Less than two weeks later, April 25, Gunderson wrote again to Manning and Venable, asking DeVos to deliver the keynote speech at the CECU convention, set for June 8 in Las Vegas — if not in person, via Skype. He worried about the impact of “the past eight years,” the tenure of the Obama administration, on his industry: “We’ve lost over 1,000 campuses and our annual enrollments have declined by 1.6 million. This sector is in a state of shock.” But, he added, “The election of Donald Trump has renewed this sector’s sense of hope for the future.”

On May 15, Gunderson emailed DeVos’s new scheduler, Jessica Newman, noting that she had already heard from both Manning and former House Speaker Newt Gingrich, a long-time Gunderson associate and a consultant to CECU, about the invitation for DeVos to speak at the June 8 convention. He stressed, again, “We are the only sector of higher education that supported the President’s election; and the only sector to endorse Secretary DeVos’s confirmation.”

On May 23, Newman responded, declining the invitation “due to scheduling conflicts.”

Gunderson responded a few hours later, saying, “We don’t give up easily,” again seeking a meeting with DeVos “on behalf of Members of our Board of Directors and CECU’s senior leadership,” and again noting that his industry supported Trump’s campaign. Newman immediately pledged to look into the meeting request, but didn’t respond to Gunderson until almost six weeks later, stating, “At this time we are not able to schedule a meeting for you with Secretary DeVos.” She offered a meeting or a phone call with Eitel and another Department official, Kathleen Smith.

If Gunderson responded to Newman, the Department provided no record of it in yesterday’s document release.

In September 2017, Gunderson sent a letter to DeVos, attached to an email to Venable, noting that DeVos had announced a “Rethink School” tour and inviting her to include one of his for-profit college campuses on the itinerary. Venable replied that the “stops for the tour are already set, but we’ll keep this in mind for the future.”

The email traffic suggests that Gunderson was under heavy pressure from the executives who make up his membership to deliver a DeVos meeting. At least through the early months of the Secretary’s tenure, he apparently was unable to make that happen.

The records also indicate that in the first weeks of DeVos’s tenure, CECU was aiming to get the Department to reinstate ACICS, the asleep-at-the-switch accreditor of predatory school chains including Corinthian Colleges and ITT Tech. ACICS had sued the Department to get its termination overturned. Gunderson’s top aide, Michael Dakduk, warned Eitel and Manning about “the inability of other national accreditors to handle the 690 campuses” accredited by ACICS. These for-profit schools needed an accreditor recognized by the Department in order to remain eligible for the federal student grants and loans that provided the bulk of their revenue. Gunderson, on April 4, wrote to Eitel, asking the DeVos aide “to help us get the Out-of-court settlement for ACICS resolved.” He added, “We would ideally like a reversal of the decisions” made under Obama.

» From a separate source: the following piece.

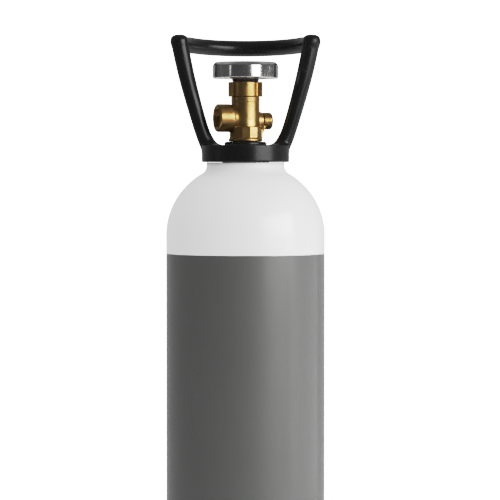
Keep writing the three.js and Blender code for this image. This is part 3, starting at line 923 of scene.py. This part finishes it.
def bored(f, body, outlet_across, relief_across):
    """The body with its threaded outlet, relief, spindle and inlet bores cut."""
    thread = 0.45 * np.sin(2 * math.pi * f.x / OUTLET_PITCH - np.arctan2(f.y, f.z - OUTLET_Z))
    entry = np.clip(-f.x - OUTLET_LENGTH + 1.2, 0, 2)
    bore_r = OUTLET_BORE_R + thread + entry
    floor = OUTLET_LENGTH - OUTLET_BORE_DEPTH
    body = cut(body, cylinder_field(outlet_across, -f.x, bore_r, floor, OUTLET_LENGTH + 4, 0.3), 0.3)
    passage_across = np.sqrt(f.y ** 2 + (f.z - SEAT_Z - 2.6) ** 2)
    for across, along, radius, start, end in (
        (passage_across, -f.x, OUTLET_PASSAGE_R, 0.0, OUTLET_LENGTH - 5),
        (relief_across, f.x, RELIEF_BORE_R, RELIEF_BORE_START, RELIEF_LENGTH + 3),
        (relief_across, f.x, RELIEF_PASSAGE_R, 0.0, RELIEF_BORE_START + 1),
        (f.radius, f.z, CHAMBER_R, SEAT_Z, SPIGOT_TOP + 4),
        (f.radius, f.z, INLET_R, STEM_END - 8, SEAT_Z + 1),
        (f.radius, f.z, INLET_MOUTH_R, STEM_END - 8, INLET_MOUTH_Z),
    ):
        body = cut(body, cylinder_field(across, along, radius, start, end))
    return body


def make_valve_body():
    """Forged and bored brass body: trunk, spanner flats, outlet boss and relief stub."""
    f = Field((-34.4, -20, -34), (24, 20, SPIGOT_TOP + 2), 0.4)
    angle = np.arctan2(f.y, f.x)
    outlet_across = np.sqrt(f.y ** 2 + (f.z - OUTLET_Z) ** 2)
    relief_across = np.sqrt(f.y ** 2 + (f.z - RELIEF_Z) ** 2)
    body = join(valve_trunk(f, angle), outlet_boss(f, outlet_across), 2.0)
    stub = cylinder_field(relief_across, f.x, RELIEF_R, 0.0, RELIEF_LENGTH, 0.5)
    body = join(join(body, stub, 2.4), relief_web(f), 2.0)
    spigot = cylinder_field(f.radius, f.z, SPIGOT_R - 0.1, BODY_TOP - 2, SPIGOT_TOP, 0.4)
    stem_thread = 0.35 * np.sin(2 * math.pi * f.z / STEM_PITCH - angle)
    stem = cylinder_field(f.radius, f.z, STEM_R + stem_thread, STEM_END, FOOT_Z - 1, 0.8)
    bm = f.bmesh(bored(f, join(join(body, spigot), stem), outlet_across, relief_across))
    piece("forged_valve_body", bm, "forged", FIXED, "valve_body", [TURN_VALVE], smooth_angle=48)


def make_gland_nut():
    """Round gland nut with two spanner lugs, bored for the packing and the spindle."""
    f = Field((-20, -16, GLAND_BOTTOM - 2), (20, 16, GLAND_TOP + 2), 0.3)
    barrel = cylinder_field(f.radius, f.z, GLAND_R, GLAND_BOTTOM, GLAND_TOP, 0.5)
    edge = 0.5
    lug_x = np.abs(f.x) - LUG_REACH + edge
    lug_y = np.abs(f.y) - LUG_HALF + edge
    lug_z = np.maximum(GLAND_BOTTOM - f.z, f.z - GLAND_TOP + 0.2) + edge
    inside = np.maximum(np.maximum(lug_x, lug_y), lug_z)
    outside = np.sqrt(np.maximum(lug_x, 0) ** 2 + np.maximum(lug_y, 0) ** 2 + np.maximum(lug_z, 0) ** 2)
    nut = join(barrel, outside + np.minimum(inside, 0) - edge, 0.3)
    nut = cut(nut, cylinder_field(f.radius, f.z, SPIGOT_R + 0.3, GLAND_BOTTOM - 4, SPIGOT_TOP + 0.5))
    nut = cut(nut, cylinder_field(f.radius, f.z, CHAMBER_R, GLAND_BOTTOM, GLAND_CHAMBER_TOP))
    nut = cut(nut, cylinder_field(f.radius, f.z, GLAND_BORE_R, GLAND_BOTTOM, GLAND_TOP + 4), 0.3)
    piece("lugged_gland_nut", f.bmesh(nut), "turned", FIXED, "gland_nut", smooth_angle=48)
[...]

In 2018, DeVos reinstated ACICS, giving Gunderson what he sought. But the discredited accreditor is still struggling to do an adequate job.

Gunderson’s April 12, 2017, email to the DeVos aides, where he pushed hard for a meeting with DeVos, also referenced his continuing concern about Minnesota-based Globe University, which he apparently had discussed at an in-person meeting with the aides the day before. Gunderson wrote that the Obama administration’s decision to cut off aid to Globe “represents one of the most blatant political/ideological decisions I’ve seen by any administration in all my years in government.” He added, “My hope is that you take the appropriate actions to provide some level of justice to the incredible work” of the family that owned Globe.

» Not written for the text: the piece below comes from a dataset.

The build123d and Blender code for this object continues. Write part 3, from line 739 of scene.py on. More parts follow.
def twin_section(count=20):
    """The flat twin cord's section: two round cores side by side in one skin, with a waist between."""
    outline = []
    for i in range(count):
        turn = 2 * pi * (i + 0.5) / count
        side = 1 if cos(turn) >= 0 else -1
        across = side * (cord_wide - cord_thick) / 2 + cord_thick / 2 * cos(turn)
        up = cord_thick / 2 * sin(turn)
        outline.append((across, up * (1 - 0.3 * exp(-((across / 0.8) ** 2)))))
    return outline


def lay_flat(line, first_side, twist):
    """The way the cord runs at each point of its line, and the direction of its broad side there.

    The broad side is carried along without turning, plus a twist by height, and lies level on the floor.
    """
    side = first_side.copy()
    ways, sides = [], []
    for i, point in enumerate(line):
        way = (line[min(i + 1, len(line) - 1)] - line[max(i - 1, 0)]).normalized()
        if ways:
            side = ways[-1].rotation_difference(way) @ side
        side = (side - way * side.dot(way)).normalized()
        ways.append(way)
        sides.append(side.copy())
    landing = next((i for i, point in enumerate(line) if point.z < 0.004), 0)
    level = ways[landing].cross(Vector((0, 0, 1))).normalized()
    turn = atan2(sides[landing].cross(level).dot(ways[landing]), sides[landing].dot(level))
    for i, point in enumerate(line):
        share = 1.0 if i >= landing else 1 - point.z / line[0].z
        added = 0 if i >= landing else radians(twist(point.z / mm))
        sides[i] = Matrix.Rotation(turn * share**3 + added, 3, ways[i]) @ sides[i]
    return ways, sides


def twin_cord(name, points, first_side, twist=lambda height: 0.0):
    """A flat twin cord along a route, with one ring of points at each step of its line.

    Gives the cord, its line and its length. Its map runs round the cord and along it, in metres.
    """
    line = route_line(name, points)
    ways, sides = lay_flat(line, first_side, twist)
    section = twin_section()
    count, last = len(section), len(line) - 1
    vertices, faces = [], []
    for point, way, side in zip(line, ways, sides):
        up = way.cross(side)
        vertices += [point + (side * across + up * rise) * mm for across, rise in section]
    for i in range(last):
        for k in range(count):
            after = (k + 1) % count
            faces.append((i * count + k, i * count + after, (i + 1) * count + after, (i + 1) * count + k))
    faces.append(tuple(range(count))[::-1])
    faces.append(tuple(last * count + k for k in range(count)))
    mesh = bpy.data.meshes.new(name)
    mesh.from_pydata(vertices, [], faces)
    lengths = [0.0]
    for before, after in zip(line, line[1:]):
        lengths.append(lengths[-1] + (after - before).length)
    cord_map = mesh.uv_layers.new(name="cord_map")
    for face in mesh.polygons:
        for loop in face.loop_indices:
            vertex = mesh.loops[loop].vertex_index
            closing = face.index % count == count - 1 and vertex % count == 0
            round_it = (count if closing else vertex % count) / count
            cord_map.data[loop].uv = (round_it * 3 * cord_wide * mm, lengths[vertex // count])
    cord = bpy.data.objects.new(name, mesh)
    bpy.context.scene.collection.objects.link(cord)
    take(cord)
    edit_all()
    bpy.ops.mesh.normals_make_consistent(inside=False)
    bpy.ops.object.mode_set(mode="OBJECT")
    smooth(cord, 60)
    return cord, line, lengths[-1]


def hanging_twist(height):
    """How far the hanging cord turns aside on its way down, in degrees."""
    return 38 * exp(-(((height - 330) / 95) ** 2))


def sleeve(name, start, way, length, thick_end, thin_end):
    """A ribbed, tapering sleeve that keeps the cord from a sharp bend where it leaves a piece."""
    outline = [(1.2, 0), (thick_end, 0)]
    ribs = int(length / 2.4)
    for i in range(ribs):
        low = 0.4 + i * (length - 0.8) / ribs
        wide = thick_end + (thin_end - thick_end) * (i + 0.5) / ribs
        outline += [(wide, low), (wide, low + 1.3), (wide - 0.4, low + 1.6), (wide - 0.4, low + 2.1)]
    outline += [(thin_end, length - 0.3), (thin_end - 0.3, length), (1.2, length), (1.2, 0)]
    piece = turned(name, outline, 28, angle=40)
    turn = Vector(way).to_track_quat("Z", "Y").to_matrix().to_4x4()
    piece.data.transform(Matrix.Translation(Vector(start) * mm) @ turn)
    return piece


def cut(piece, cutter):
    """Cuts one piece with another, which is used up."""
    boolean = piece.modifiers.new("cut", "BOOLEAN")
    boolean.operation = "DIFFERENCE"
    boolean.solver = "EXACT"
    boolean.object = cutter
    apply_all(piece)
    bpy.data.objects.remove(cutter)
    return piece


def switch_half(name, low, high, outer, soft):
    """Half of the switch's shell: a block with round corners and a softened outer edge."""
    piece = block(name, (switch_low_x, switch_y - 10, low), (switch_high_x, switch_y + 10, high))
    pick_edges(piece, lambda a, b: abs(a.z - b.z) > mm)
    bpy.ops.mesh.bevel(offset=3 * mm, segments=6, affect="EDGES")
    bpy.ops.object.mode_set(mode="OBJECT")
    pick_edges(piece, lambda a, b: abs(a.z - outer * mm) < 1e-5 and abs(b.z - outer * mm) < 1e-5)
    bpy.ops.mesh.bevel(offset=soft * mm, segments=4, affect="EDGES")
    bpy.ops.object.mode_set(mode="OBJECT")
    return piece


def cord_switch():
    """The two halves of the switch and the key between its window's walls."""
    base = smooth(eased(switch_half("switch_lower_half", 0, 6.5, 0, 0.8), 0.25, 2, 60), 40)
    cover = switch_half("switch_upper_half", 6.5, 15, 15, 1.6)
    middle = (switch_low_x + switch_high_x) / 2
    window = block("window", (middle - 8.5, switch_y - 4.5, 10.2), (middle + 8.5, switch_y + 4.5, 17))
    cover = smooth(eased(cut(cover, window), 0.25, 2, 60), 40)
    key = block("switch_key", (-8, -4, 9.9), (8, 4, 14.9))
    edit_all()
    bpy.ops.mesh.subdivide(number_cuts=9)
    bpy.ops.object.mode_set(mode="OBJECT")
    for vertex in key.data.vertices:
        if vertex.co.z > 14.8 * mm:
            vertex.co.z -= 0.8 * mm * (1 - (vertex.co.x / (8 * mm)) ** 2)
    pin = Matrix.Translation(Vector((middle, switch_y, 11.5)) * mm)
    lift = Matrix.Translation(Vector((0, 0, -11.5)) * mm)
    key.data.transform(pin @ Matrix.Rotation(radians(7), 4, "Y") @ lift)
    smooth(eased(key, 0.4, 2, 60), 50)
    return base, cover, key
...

In fact, the Obama education department’s suspension of Globe was hardly “political.” It came after a Minnesota court ruled in 2016 that Globe had engaged in consumer fraud and deceptive trade practices by misleading recruits to its criminal justice program about the job opportunities they would have, and after Minnesota’s higher education agency moved to shut down the school.

Gunderson is a long-time friend of the Myhre family, owners of Globe.

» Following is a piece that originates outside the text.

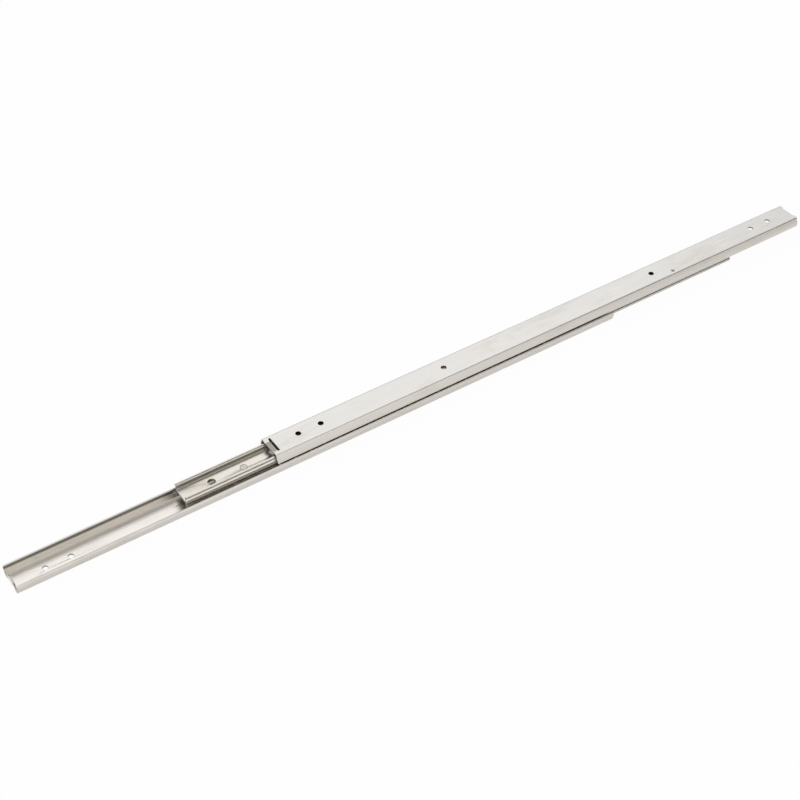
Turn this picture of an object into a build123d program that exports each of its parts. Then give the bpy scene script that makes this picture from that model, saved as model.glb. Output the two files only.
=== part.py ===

In August 2019, the DeVos Department took action to keep some of the Myhre’s schools, based in Wisconsin, eligible for federal aid, reversing a separate Obama-era decision.

There are no emails in the 44-page file released by the Department in which DeVos aides actually discuss substantive issues; their messages mostly cover logistics. It appears these Department officials prefer to express their views by phone. At one point in the email chain regarding ACICS, Eitel writes to Dakduk, “Mike, Do you have time for a quick chat? Bob.”

In June 2017, Gunderson forwarded to the DeVos aides, without endorsement, emailed concerns, “circulated among Republican friends,” expressed by a man named Dave Beck about a new DeVos appointee, Wayne  Johnson. The substance of the concerns is completely redacted in the email as released by the Department, except that one person in the email chain wrote, “If Dave says this guy is bad, then the guy is bad.” Johnson, who held a couple of key student aid jobs under DeVos, resigned in October 2019, declaring that he believed there are “fundamental flaws” in the student loan system and announcing a long-shot bid for a U.S. Senate seat in Georgia. Gunderson himself told the DeVos aides in the June 2017 email that he had no reason to oppose Johnson.

Public Citizen submitted its request for documents in September 2017. (I have served for many years on Public Citizen’s board of directors but was not aware of this FOIA request until yesterday, when Public Citizen staff offered the documents to me.) When the Department finally provided a response this week, the documents covered only the period through September 2017, even though no doubt there have been more communications between CECU and the Department since. This kind of delayed, weak response is pretty typical for FOIA requests, especially under the willfully-resistant Trump administration, but it’s extremely disappointing in terms of fulfilling the law’s goal of public access to the workings of government.